Australian Open: Battling Murray bows out
Andy Murray went down on Monday at the Australian Open as he lived: with guts, heart and no little skill. The British former world number one lost in five sets to the 22nd seed Roberto Bautista Agut after more than four hours of combat on the Melbourne Arena.
The Spaniard muscled his way into a two set lead and appeared set fair for victory when he went a break up in the third set against a player who had announced his imminent retirement from the circuit due to a persistent hip injury.
But with a straight sets annihilation looming, cussedness kicked in. Murray, the winner of three Grand Slam championships among his 45 titles, began to unfurl the attritional tennis that had so often befuddled the best players.
He retrieved the break and took the set in the tiebreak. The fourth set was collected in the same manner.
Pride regained. But that was the extent of the heroics. Bautista Agut was the fresher of their pair in the decider. After claiming it 6-2, his clenched fist and a scream of "Vamos" testified to the effort of dispatching even a crocked Murray.
"Honestly I've loved playing here over the years," said Murray after the match. "If this was my last match - an amazing way to end. I gave everything I had and it wasn't enough.

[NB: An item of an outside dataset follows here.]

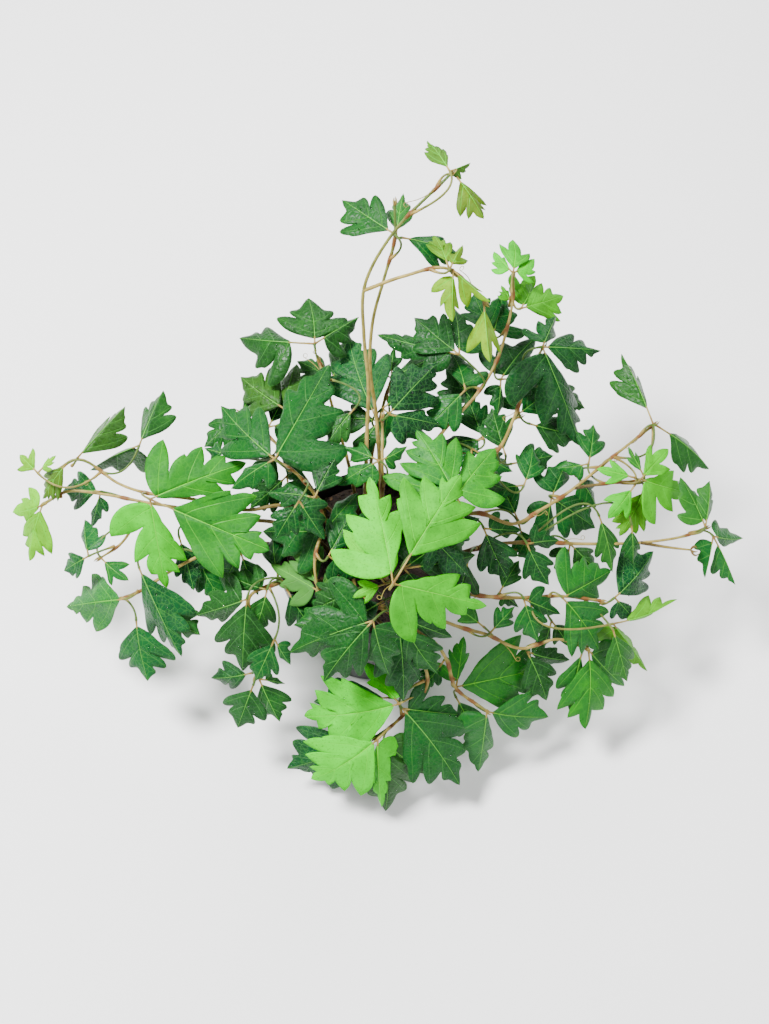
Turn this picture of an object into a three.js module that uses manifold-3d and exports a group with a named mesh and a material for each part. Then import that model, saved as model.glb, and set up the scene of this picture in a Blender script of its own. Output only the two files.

"Maybe I'll see you again," added the 31-year-old. "I'll do everything possible to try. If I want to go again I'll need to have a big operation which there's no guarantees I'll come back from. But I'll give it my best shot."
Bautista Agut, who beat world number one Novak Djokovic on his way to the Doha Open title in the prelude to the Australian Open, will face the unseeded Australian John Millman in the second round while Murray ponders his rehabilitation.
"Andy deserves this atmosphere," said Bautista Agut. "He gave everything until the last point. I want to congratulate him for all he did for tennis."
That encomium was the precursor to further tributes on the court's big screen.
Caroline Wozniacki and Sloane Stephens from the women's tour hailed him. Roger Federer, Djokovic and Rafael Nadal - Murray's adversaries in the so-called "Big Four" added their praises.
"I've been very fortunate - and unlucky - to compete in an era with all those great players around," Murray said. "To have the respect of your peers is a very special thing."